Effects of Solid-State Stretching on Microstructure Evolution and Physical Properties of Isotactic Polypropylene Sheets.

The microstructure evolution of an isotactic polypropylene (iPP) sheet during solid-state stretching was studied. The transition of the spherulites-cylindrites was evaluated using in-situ two-dimensional wide-angle and small-angle X-ray scattering methods. The crystallinity of stretched iPP sheets was characterized by differential scanning calorimetry. The crystal morphology was observed by means of scanning electron microscopy. It was found that the differences of crystal microstructure of the iPP sheet depended on the stretching strain, which promoted the orientation of molecular chains. Amorphous molecular chains in the spherulites oriented and formed into a mesophase near the yield point, and the partially ordered mesophase was further stretched to form an oriented cylindrite structure after the yield point. The highest relative content of cylindrites appeared at 15% strain.
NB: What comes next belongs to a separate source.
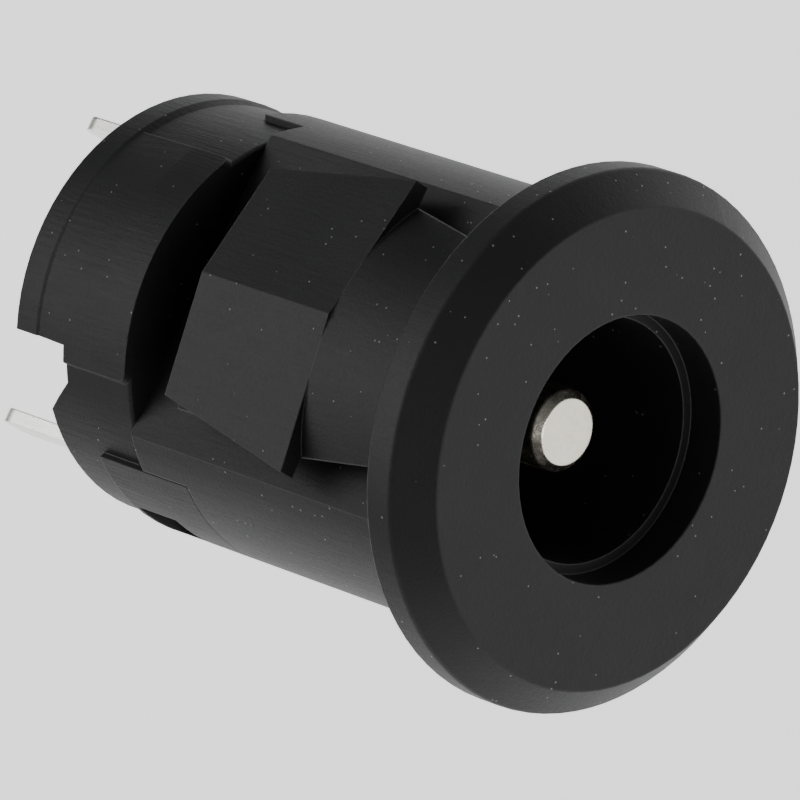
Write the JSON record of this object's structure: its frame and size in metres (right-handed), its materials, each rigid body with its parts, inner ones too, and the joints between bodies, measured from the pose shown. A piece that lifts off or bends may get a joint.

Notably, as the amorphous phase embedded into the lamellae layer, the crystal size decreased with the increase of strain, which indicated that the crystallinity of the stretched iPP sheet was much higher than that of unstretched iPP sheet. The induced cylindrites structure played a more important role in improving the mechanical properties and heat resistance of iPP sheets. Compared with the unstretched iPP sheets, the tensile strength increased by 28%, the notch impact toughness significantly increased by 78%, and the vicat softening point increased from 104 to 112 °C.